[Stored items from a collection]
>> BEGIN

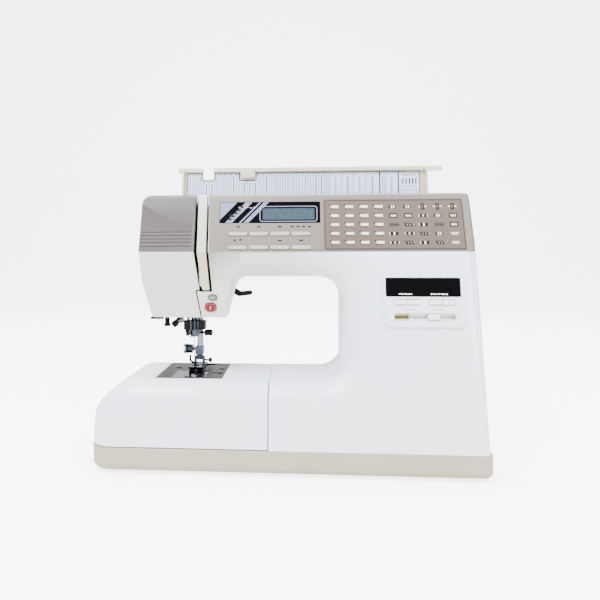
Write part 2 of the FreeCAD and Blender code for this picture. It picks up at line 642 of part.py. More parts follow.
def make_base():
    """Base pan: a shallow tray, decked over under the free arm, on four rubber feet."""
    x, y, z = (BED_LEFT, BODY_RIGHT), (BED_FRONT - 0.6, BACK), (FOOT_HEIGHT, PAN_TOP)

    def pan_plan(inset, z_range):
        left, right, front, back = x[0] + inset, x[1] - inset, y[0] + inset, y[1] - inset
        corners = [(left, front, ROLL - inset), (right, front, PAN_CORNER - inset),
                   (right, back, PAN_CORNER - inset), (left, back, PAN_CORNER - inset)]
        solid = Part.Face(rounded_wire(corners, on_xy)).extrude(Vector(0, 0, z_range[1] - z_range[0]))
        solid.translate(Vector(0, 0, z_range[0]))
        return solid
    pan = pan_plan(0, z)
    bottom = [e for e in pan.Edges if max(v.Z for v in e.Vertexes) < z[0] + 0.01]
    pan = pan.makeFillet(PAN_CORNER - 1, bottom)
    inside = pan_plan(WALL, (z[0] + WALL, z[1] + 1))
    deck_edge = SEAM_X + SEAM + WALL
    hollow = inside.cut(block((x[0], deck_edge), (y[0], 2 * BACK), (z[1] - WALL, z[1] + 2)))
    deck_behind = block((x[0], HARP_RIGHT), (BED_BACK, 2 * BACK), (z[1] - WALL, z[1] + 2))
    nodes["base_pan"] = pan.cut(hollow.cut(deck_behind))
    feet = []
    for fx in (x[0] + 26, x[1] - 24):
        for fy in (y[0] + 24, y[1] - 24):
            foot = rod(9, (fx, fy, 0), (fx, fy, FOOT_HEIGHT))
            feet.append(foot.makeFillet(1, [foot.Edges[i] for i in range(len(foot.Edges))
                                            if foot.Edges[i].BoundBox.ZMax < 0.01]))
    nodes["rubber_feet"] = Part.makeCompound(feet)


# ---------------------------------------------------------------- control panel and buttons
def key_button(centre, size, proud, back):
    """Push button with a flange behind the panel; back is the panel's thickness there."""
    stem = pill(centre, size, (-proud, back + 1.4))
    flange = pill(centre, (size[0] + 1.2, size[1] + 1.2), (back + 0.4, back + 1.4))
    return stem.fuse(flange)


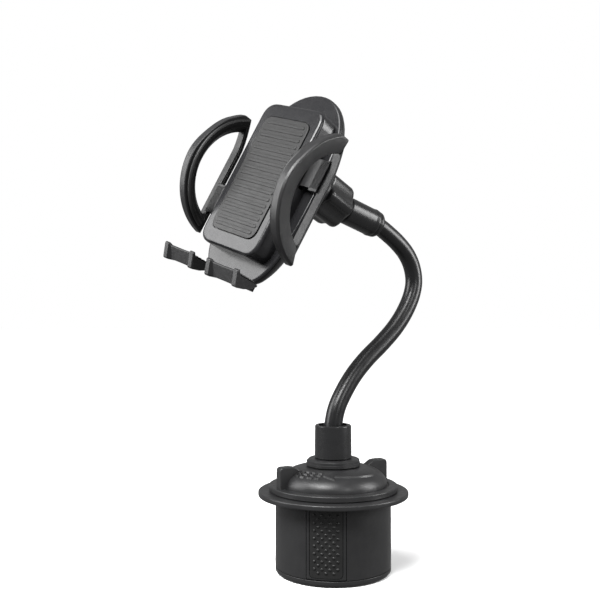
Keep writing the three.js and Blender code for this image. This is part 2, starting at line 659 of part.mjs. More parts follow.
function frontCover() {
  const plate = prism(housingShape(0), SPLIT_Z + GAP, LEDGE_Z);
  const raised = solid(prismGeometry(
    roundedRect(BOX_HALF, BOX_Y[0], BOX_Y[1], 9), SPLIT_Z + GAP, BOX_Z - 1.5, 1.5,
  )).intersect(block(-40, 40, -80, 60, SPLIT_Z + GAP, BOX_Z));
  const inside = prism(roundedRect(
    BOX_HALF - COVER_WALL, BOX_Y[0] + COVER_WALL, BOX_Y[1] - COVER_WALL, 7,
  ), SPLIT_Z - 1, BOX_Z - COVER_WALL);
  let cover = plate.add(raised).subtract(inside);
  const slotZ = [SLIDE_Z[0] - GAP, SLIDE_Z[1] + GAP];
  cover = cover.subtract(block(18, 30, PINION_Y + 4.5, 7, ...slotZ))
    .subtract(block(-30, -18, 2 * PINION_Y - 7, PINION_Y - 4.5, ...slotZ));
  for (const [x, y] of SCREW_SPOTS) {
    cover = cover.add(rod(SCREW_BOSS_R, SPLIT_Z + GAP, BOX_Z - 1, x, y, 10))
      .subtract(rod(1.4, SPLIT_Z - 1, LEDGE_Z - 0.4, x, y, 8));
  }
  const springPost = rod(1, 51, BOX_Z - 1, 9, PINION_Y, 10);
  return cover.add(springPost).subtract(block(-18.5, 18.5, -47, 22, BOX_Z - 0.7, BOX_Z + 1));
}

function frontPad() {
  return prism(roundedRect(18, -46.5, 21.5, 6), BOX_Z - 0.4, PHONE_FRONT - 8);
}

// Rack teeth along x, pointing towards -y from a root line, on a plate's edge.
function rackTeeth(x0, x1, rootY, thickness) {
  const pitch = Math.PI * MODULE;
  const count = Math.floor((x1 - x0) / pitch);
  const teeth = around(count, (i) => {
    const x = x0 + pitch * (i + 0.5);
    return prism([
      [x - 0.85, rootY + 0.3], [x - 0.22, rootY - 1.8], [x + 0.22, rootY - 1.8], [x + 0.85, rootY + 0.3],
    ], thickness[0], thickness[1]);
  });
  return teeth.reduce((all, tooth) => all.add(tooth));
}

// The right arm; the left one is its mirror image, with its rack below the pinion.
function armRing() {
  const ring = turnedAboutX([
    [WINDOW_R + 1.4, ARM_X[1]], [ARM_R - 1.6, ARM_X[1]], [ARM_R - 0.4, ARM_X[1] - 0.7],
    [ARM_R, ARM_X[1] - 2], [ARM_R - 0.3, ARM_X[1] - 3.8], [ARM_R - 1.7, ARM_X[0]],
    [WINDOW_R, ARM_X[0]], [WINDOW_R, ARM_X[1] - 1.4],
  ], ARM_CENTRE, 36);
  const bar = sidePrism([
    [-48.2, ARM_BACK], [ARM_TOP, ARM_BACK], [ARM_TOP, BAR_FRONT], [-48.6, BAR_FRONT],
  ], ARM_X[0], ARM_X[1]);
  return ring.intersect(block(30, 50, -60, ARM_TOP, ARM_BACK, 90)).add(bar);
}

function armPiece(rackBelow) {
  const reach = ARM_X[0] + 0.5;
  const pitchLine = PINION_Y + PITCH_R;
  const rootLine = pitchLine + 1.1;
  let plate = block(-RACK_END, reach, rootLine, 6.4, ...SLIDE_Z)
    .add(block(reach - 6, reach, pitchLine - 0.2, 6.4, ...SLIDE_Z))
    .add(rackTeeth(-RACK_END, 12, rootLine, SLIDE_Z));
  if (rackBelow) {
    plate = plate.rotate([180, 0, 0]).translate([0, 2 * PINION_Y, SLIDE_Z[0] + SLIDE_Z[1]]);
  }
  return armRing().add(plate);
}

function armLining() {
  const [face] = ARM_X;
  const ring = turnedAboutX([
    [WINDOW_R + 0.4, face - GAP], [ARM_R - 1.9, face - GAP], [ARM_R - 1.5, face - 1.6],
    [ARM_R - 2.4, face - 2.5], [ARM_R - 4.2, face - 1.8], [ARM_R - 6.3, face - 0.8],
    [WINDOW_R + 0.4, face - 0.8],
  ], ARM_CENTRE, 36);
  return ring.intersect(block(30, 50, -60, ARM_TOP - 1, BAR_FRONT + 1, 90));
}

function pinionShape() {
  const toothAngle = 2 * Math.PI / PINION_TEETH;
  const outline = [];
  for (let i = 0; i < PINION_TEETH; i += 1) {
    const mid = i * toothAngle;
    const corner = (r, half) => [r * Math.cos(mid + half), r * Math.sin(mid + half)];
    outline.push(corner(PITCH_R - 1.15, -0.19), corner(PITCH_R + 0.7, -0.05));
    outline.push(corner(PITCH_R + 0.7, 0.05), corner(PITCH_R - 1.15, 0.19));
  }
  return outline;
}

// Crown ratchet on the pinion's rear face, which the rocker's tooth holds.
function pinion() {
  const crownTeeth = 8;
  let crown = turned([[2.5, 45.4], [6.4, 45.4], [6.4, 46.7], [2.5, 46.7]], 16);
  for (let i = 0; i < crownTeeth; i += 1) {
    const cut = block(4.2, 8, -0.45, 0.45, 44, 46);
    crown = crown.subtract(cut.rotate([0, 0, 360 * i / crownTeeth]));
  }
  return prism(pinionShape(), SLIDE_Z[0], SLIDE_Z[1])
    .add(crown.add(rod(3.2, 45.4, SLIDE_Z[0] + 0.5, 0, 0, 12)))
    .add(rod(2.6, SLIDE_Z[1] - 0.5, 53.2, 0, 0, 12))
    .subtract(rod(1.5 + GAP, 40, 60, 0, 0, 12));
}

// A flat clock spring round the pinion's hub: it opens the arms.
function clockSpring() {
  const turns = 2.5;
  const steps = 28;
  const strip = 0.25;
  const spiral = (offset) => around(steps + 1, (i) => {
    const t = i / steps;
    const r = 3.2 + 4.3 * t + offset;
    const turn = 2 * Math.PI * turns * t;
    return [r * Math.cos(turn), r * Math.sin(turn)];
  });
  return prism([...spiral(strip), ...spiral(-strip).reverse()], 50.9, 53);
}

function rocker() {
  const bar = block(-2.6, 2.6, -7.6, BUTTON_Y + 3, 42.1, 44.3)
    .add(block(-3.7, 3.7, ROCKER_Y - 2.4, ROCKER_Y + 2.4, 41.6, 45.2));
  return bar.add(block(-0.9, 0.9, -9.4, -6, 42.3, 45)).subtract(crossRod(1 + GAP, 10));
}

// A pin along x through the rocker's pivot.
function crossRod(radius, halfLength) {
  const geometry = new THREE.CylinderGeometry(radius, radius, 2 * halfLength, 12);
  return solid(geometry.rotateZ(Math.PI / 2).translate(0, ROCKER_Y, 43.5));
}

function releaseButton() {
  return turned([
    [0, BACK_Z - 1.4], [4.9, BACK_Z - 1.4], [5.7, BACK_Z - 0.7], [5.9, BACK_Z + 0.4],
    [5.9, 31.4], [7.4, 31.4], [7.4, 32.4], [2, 32.4], [2, 41.7], [0, 41.7],
  ], 16).translate([0, BUTTON_Y, 0]);
}

function coilSpring(radius, wire, z0, z1, turns) {
  class Helix extends THREE.Curve {
    getPoint(t, target = new THREE.Vector3()) {
      const turn = 2 * Math.PI * turns * t;
      return target.set(radius * Math.cos(turn), radius * Math.sin(turn), z0 + (z1 - z0) * t);
    }
  }
  const section = around(4, (i) => {
    const turn = 2 * Math.PI * i / 4;
    return new THREE.Vector2(wire * Math.cos(turn), wire * Math.sin(turn));
  });
  return solid(new THREE.ExtrudeGeometry(new THREE.Shape(section), {
    steps: turns * 7, extrudePath: new Helix(),
  }));
}

function footPiece() {
  const outline = [                 // [y, z], from the heel along the shelf and round the lip
    [-67.3, 51.4], [-66.3, 51.4], [-66.3, 64.4], [-65.2, 65.6], [-64.2, 66.4], [-64.2, 67.1],
    [-65, 67.7], [-72.4, 64.5], [-72.7, 63.4], [-71.5, 58.5], [-69.4, 54],
  ];
  const [x0, x1] = FOOT_SLOT.x;
  const [z0, z1] = FOOT_SLOT.z;
  const stemY = [-69, -66.9];
  const shelf = sidePrism(outline, FOOT_X[0], FOOT_X[1]);
  return shelf.add(block(x0, x1, ...stemY, z0, 56)).add(block(x0, x1, stemY[0], -46, z0, z1));
}

function footPad() {
  return block(FOOT_X[0] + 1.5, FOOT_X[1] - 1.5, -66, -65, 52.5, 63.5);
}

place(cradle, 'ball_friction_ring', ballRing(BALL_R + GAP, BALL_R + 0.9, 35, 84), acetal);
place(cradle, 'ball_seat_ring', ballRing(BALL_R + 1.2, BALL_R + 1.8, 35, 84), acetal);
place(cradle, 'ball_lock_nut', ballLockNut(), satin);
place(cradle, 'back_housing', backHousing(), satin);
place(cradle, 'front_cover', frontCover(), ledge);
place(cradle, 'front_pad', frontPad(), rubber);
SCREW_SPOTS.forEach(([x, y], i) => {
  place(cradle, `housing_screw_${i + 1}`,
    screw(1.1, 2.6, BACK_Z + 0.1, BACK_Z + 1.7, LEDGE_Z - 0.8, x, y), steel);
});
place(cradle, 'right_arm', armPiece(false), satin);
place(cradle, 'right_arm_lining', armLining(), rubber);
place(cradle, 'left_arm', armPiece(true), satin, true);
place(cradle, 'left_arm_lining', armLining(), rubber, true);
const pinionAxis = childGroup(cradle);
pinionAxis.position.set(0, PINION_Y, 0);
place(pinionAxis, 'arm_pinion', pinion(), acetal);
place(pinionAxis, 'pinion_pin', rod(1.5, 32.3, 54, 0, 0, 12), steel);
place(pinionAxis, 'arm_opening_spring', clockSpring(), steel);
place(cradle, 'release_rocker', rocker(), acetal);
place(cradle, 'rocker_pin', crossRod(1, 6), steel);
place(cradle, 'release_button', releaseButton(), satin);
const buttonAxis = childGroup(cradle);
buttonAxis.position.set(0, BUTTON_Y, 0);
place(buttonAxis, 'release_spring', coilSpring(3, 0.3, 33.2, 38.6, 4), steel);
place(cradle, 'right_foot', footPiece(), satin);
place(cradle, 'right_foot_pad', footPad(), rubber);
place(cradle, 'left_foot', footPiece(), satin, true);
place(cradle, 'left_foot_pad', footPad(), rubber, true);

export default mount;
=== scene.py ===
"""The looks of a cup-holder phone mount: its visible pieces, materials, light and camera.

Builders work in millimetres in a local frame (the row frame, the ball sleeve's or the
cradle's) and piece() turns them into metres in the row frame.
"""
import json
import math

import bmesh
import bpy
from mathutils import Matrix, Vector


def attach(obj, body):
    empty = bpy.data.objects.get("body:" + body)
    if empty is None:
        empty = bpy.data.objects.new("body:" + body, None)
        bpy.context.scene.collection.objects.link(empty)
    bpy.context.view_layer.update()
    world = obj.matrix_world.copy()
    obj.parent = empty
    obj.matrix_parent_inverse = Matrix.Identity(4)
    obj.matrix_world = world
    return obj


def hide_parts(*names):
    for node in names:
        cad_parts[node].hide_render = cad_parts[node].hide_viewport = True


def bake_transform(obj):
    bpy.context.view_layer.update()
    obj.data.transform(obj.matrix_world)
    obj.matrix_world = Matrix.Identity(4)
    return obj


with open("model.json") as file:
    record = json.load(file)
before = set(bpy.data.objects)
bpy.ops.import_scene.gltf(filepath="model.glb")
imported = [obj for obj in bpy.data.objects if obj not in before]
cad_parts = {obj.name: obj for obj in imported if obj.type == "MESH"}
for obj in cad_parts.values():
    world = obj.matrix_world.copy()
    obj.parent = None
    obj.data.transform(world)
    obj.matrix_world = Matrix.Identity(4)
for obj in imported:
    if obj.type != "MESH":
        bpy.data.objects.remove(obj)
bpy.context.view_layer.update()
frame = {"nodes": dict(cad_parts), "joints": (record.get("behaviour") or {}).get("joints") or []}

MM = 0.001
DEG = math.pi / 180
GAP = 0.3                           # clearance between neighbouring pieces
SHARP = 33 * DEG                    # edges steeper than this stay crisp
NODES = frame["nodes"]
JOINTS = {joint["name"]: joint for joint in frame["joints"]}


# ---- local frames and sizes
def axes_frame(x, y, z, origin):
    matrix = Matrix((x, y, z)).transposed().to_4x4()
    matrix.translation = origin
    return matrix


def local_points(node, where):
    inverse = where.inverted()
    return [inverse @ vertex.co / MM for vertex in NODES[node].data.vertices]


def extent(node, where, axis):
    values = [point[axis] for point in local_points(node, where)]
    return min(values), max(values)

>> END

Problem: Look above for the line containing "pinionAxis.position.set(0, PINION_Y, 0);". Output from there through the line containing "for node in", exactly and inclusively.

Solution to the problem:
pinionAxis.position.set(0, PINION_Y, 0);
place(pinionAxis, 'arm_pinion', pinion(), acetal);
place(pinionAxis, 'pinion_pin', rod(1.5, 32.3, 54, 0, 0, 12), steel);
place(pinionAxis, 'arm_opening_spring', clockSpring(), steel);
place(cradle, 'release_rocker', rocker(), acetal);
place(cradle, 'rocker_pin', crossRod(1, 6), steel);
place(cradle, 'release_button', releaseButton(), satin);
const buttonAxis = childGroup(cradle);
buttonAxis.position.set(0, BUTTON_Y, 0);
place(buttonAxis, 'release_spring', coilSpring(3, 0.3, 33.2, 38.6, 4), steel);
place(cradle, 'right_foot', footPiece(), satin);
place(cradle, 'right_foot_pad', footPad(), rubber);
place(cradle, 'left_foot', footPiece(), satin, true);
place(cradle, 'left_foot_pad', footPad(), rubber, true);

export default mount;
=== scene.py ===
"""The looks of a cup-holder phone mount: its visible pieces, materials, light and camera.

Builders work in millimetres in a local frame (the row frame, the ball sleeve's or the
cradle's) and piece() turns them into metres in the row frame.
"""
import json
import math

import bmesh
import bpy
from mathutils import Matrix, Vector


def attach(obj, body):
    empty = bpy.data.objects.get("body:" + body)
    if empty is None:
        empty = bpy.data.objects.new("body:" + body, None)
        bpy.context.scene.collection.objects.link(empty)
    bpy.context.view_layer.update()
    world = obj.matrix_world.copy()
    obj.parent = empty
    obj.matrix_parent_inverse = Matrix.Identity(4)
    obj.matrix_world = world
    return obj


def hide_parts(*names):
    for node in names:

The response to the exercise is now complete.